For the past few weeks, I’ve seen an overwhelming amount of people using their voice for good.

From using their voice to scream in the streets for justice, speaking up to stand up for others, sharing their opinion, or opening up to their communities about their experiences—people are moving loudly, and it's what we need right now.

Using your voice is an act of love and resistance that I appreciate—especially as someone who isn’t quite sure how to use my own.

In the past, I’ve found it easy to be vulnerable about my experiences as Black, as a woman, and as a daughter of immigrants. But as I’ve gotten older, self-doubt has taken a firm hold in my brain. Sometimes it can be anxiety-inducing to speak up and publicly share my story to help others. I’m worried I’ll trip over words, say the wrong thing, or offend someone by sharing my truth.

But in recent weeks, the influx of those who are getting real and raising their voices has inspired me to find my own. Maybe it has for you, too. By witnessing others, I’ve realized there’s power in sharing your story: It offers others a different perspective, it can help you validate your own feelings, and it connects you to your values.

By witnessing others, I’ve realized there’s power in sharing your story: It offers others a different perspective, it can help you validate your own feelings, and it connects you to your values.

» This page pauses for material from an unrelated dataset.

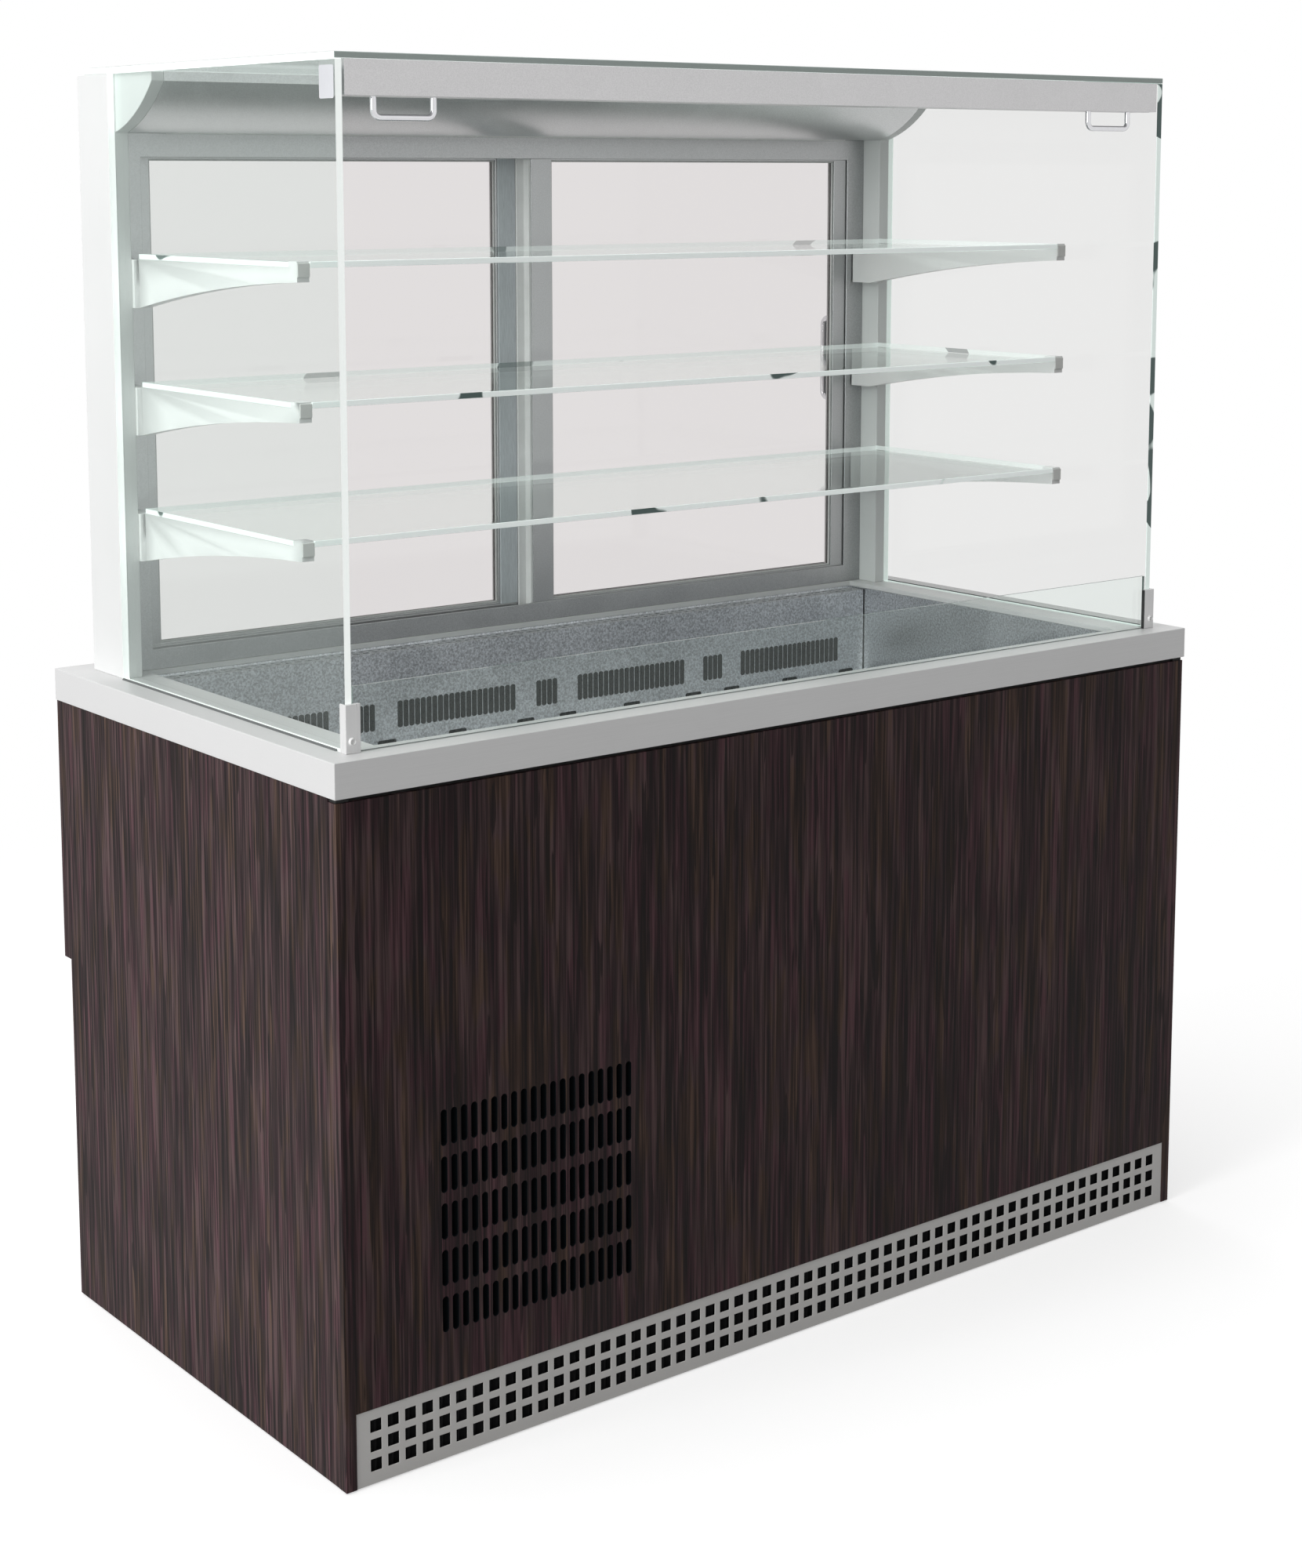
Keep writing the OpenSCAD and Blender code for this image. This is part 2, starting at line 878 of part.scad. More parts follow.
module refrigerant_pipes() {
    stub = compressor_foot + stub_top;
    stub_y = compressor_y - 20;
    coil_y = behind(52);
    run = 330;
    suction = tube_height(evaporator_low.z, evaporator_high.z, evaporator_tubes, 0);
    liquid = tube_height(evaporator_low.z, evaporator_high.z, evaporator_tubes, 3);
    outlet = tube_height(coil_low, coil_high, condenser_tubes, 0);
    inlet = tube_height(coil_low, coil_high, condenser_tubes, 7);
    color("peru") {
        pipe([
            [evaporator_low.x - 6, pipe_y, suction],
            [pipe_x, pipe_y, suction],
            [pipe_x, pipe_y, run],
            [pipe_x, stub_y, run],
            [compressor_x - stub_reach, stub_y, run],
            [compressor_x - stub_reach, stub_y, stub]
        ], suction_radius);
        pipe([
            [evaporator_low.x - 6, pipe_y, liquid],
            [pipe_x - pipe_spacing, pipe_y, liquid],
            [pipe_x - pipe_spacing, pipe_y, run + 60],
            [-660, pipe_y, run + 60],
            [-660, pipe_y, outlet],
            [-660, coil_y, outlet],
            [coil_left - 6, coil_y, outlet]
        ], liquid_radius);
        pipe([
            [coil_right + 6, coil_y, inlet],
            [-240, coil_y, inlet],
            [-240, stub_y, inlet],
            [compressor_x + stub_reach, stub_y, inlet],
            [compressor_x + stub_reach, stub_y, stub]
        ], liquid_radius);
    }
}

// ---- Rear panel and controls ----

fascia_rear = behind(738);
panel_x = 450;
panel_z = 670;
bezel_face = fascia_rear + 3;
body_edge = 8;
button_radius = 5;
button_depth = 9;
button_proud = 1.6;
rocker_width = 13.4;
rocker_half_length = 9.5;
rocker_pin = 1.5;
rocker_tilt = 10;

module rear_fascia() {
    sheet = 2;
    color("gray") {
        difference() {
            block(
                [-board_inner, fascia_rear - sheet, step_height],
                [board_inner, fascia_rear, fascia_bottom]
            );
            block(
                [
                    panel_x - control_width / 2 + body_edge,
                    fascia_rear - sheet - past,
                    panel_z - control_height / 2 + body_edge
                ],
                [
                    panel_x + control_width / 2 - body_edge,
                    fascia_rear + past,
                    panel_z + control_height / 2 - body_edge
                ]
            );
        }
        block(
            [-board_inner, behind(706), step_height],
            [board_inner, fascia_rear - sheet, step_height + sheet]
        );
    }
}

button_places = [panel_x + 14, panel_x - 8, panel_x - 30];
rocker_places = [panel_x - 62, panel_x - 90];
display_place = panel_x + 66;

module control_panel() {
    gap = 0.08;
    pocket = bezel_face - button_depth;
    color("#303030")
        difference() {
            union() {
                block(
                    [panel_x - control_width / 2, fascia_rear, panel_z - control_height / 2],
                    [panel_x + control_width / 2, bezel_face, panel_z + control_height / 2]
                );
                block(
                    [
                        panel_x - control_width / 2 + body_edge,
                        fascia_rear - 34,
                        panel_z - control_height / 2 + body_edge
                    ],
                    [
                        panel_x + control_width / 2 - body_edge,
                        fascia_rear,
                        panel_z + control_height / 2 - body_edge
                    ]
                );
            }
            block(
                [display_place - 32, bezel_face - 1, panel_z - 16],
                [display_place + 32, bezel_face + past, panel_z + 16]
            );
            for (x = button_places)
                translate([x, pocket, panel_z])
                    rotate([-90, 0, 0])
                        cylinder(button_depth + past, button_radius + gap, button_radius + gap);
            for (x = rocker_places) {
                block(
                    [x - rocker_width / 2 - 0.3, fascia_rear - 7, panel_z - rocker_half_length - 1.1],
                    [x + rocker_width / 2 + 0.3, bezel_face + past, panel_z + rocker_half_length + 1.1]
                );
                translate([x - rocker_width / 2 - 2.3, fascia_rear, panel_z])
                    rotate([0, 90, 0])
                        cylinder(
                            rocker_width + 4.6,
                            rocker_pin + running_fit,
                            rocker_pin + running_fit,
                            $fn = 24
                        );
            }
        }
}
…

One of the best ways I’ve found comfort in coaxing that voice within me is through reflecting. I gathered a few questions that might help you do the same.

As you work through these questions—either in your head or on the pages of your journal—remember that finding your voice can take time. This is just one way to start that journey.

1. What are my values?

Reflecting on what you value and what’s important to you can help you find the motivation to use your voice for change.

Some of my values are community, accountability, and honesty—and these are all things that I’ve been taking into account as I understand more about how I want to use my voice.

It has led to deeper self-reflection questions for me, like: How can I show up for my community? In what ways can I hold myself accountable to my goals or my community's goals?

Starting with your values ensures that whatever you do say with your platform you are doing it in an authentic way.

2. How can I use my privilege to support others?

Regardless of our identities, we all have privileges—and checking them can help you understand how you can use your voice to either share your story or show support for someone of a different identity than yourself.

For example: As a cis-gendered straight woman, I know I can use my privilege to speak up for my friends who are apart of the LBGTQIA+ community when I see or hear something out of line.

Reflecting on the ways in which you benefit from systems larger than yourself can help you identify how you can use your voice to uplift everyone, not just a few.

3. Who inspires me to use my voice and why?

There are so many people who have come before us all, and acknowledging them helps me contextualize the moments and movements we’re experiencing today.

Some of the people who inspire me to use my voice, for example, are those in the ‘60s and ‘70s who spoke up against some of the same injustices we’re fighting against today.

People like Angela Davis, James Baldwin, Audre Lorde, or Toni Morrison all have used their voice to educate others and hold people and systems accountable in their own ways—and that’s personally inspiring to me.

Find the people who have done the same for you, and look for inspiration in their words.

4. What's something small I can learn today about an issue I care about?

This question has come to be a personal favorite because it helps me think about ways I can act instead of just reflect.

By thinking about an issue I care about that aligns with my values, I’m making space for ways that I can take action and use my voice—even if it’s just baby steps!

Sometimes starting with a post on social media about an issue can help you warm up your voice so you can eventually speak loud and proud about what you believe in.

After you work through these reflection questions, it might be easier to remind yourself that your voice is valid. Give yourself time to use it, and know that it’s there for you whenever you feel ready.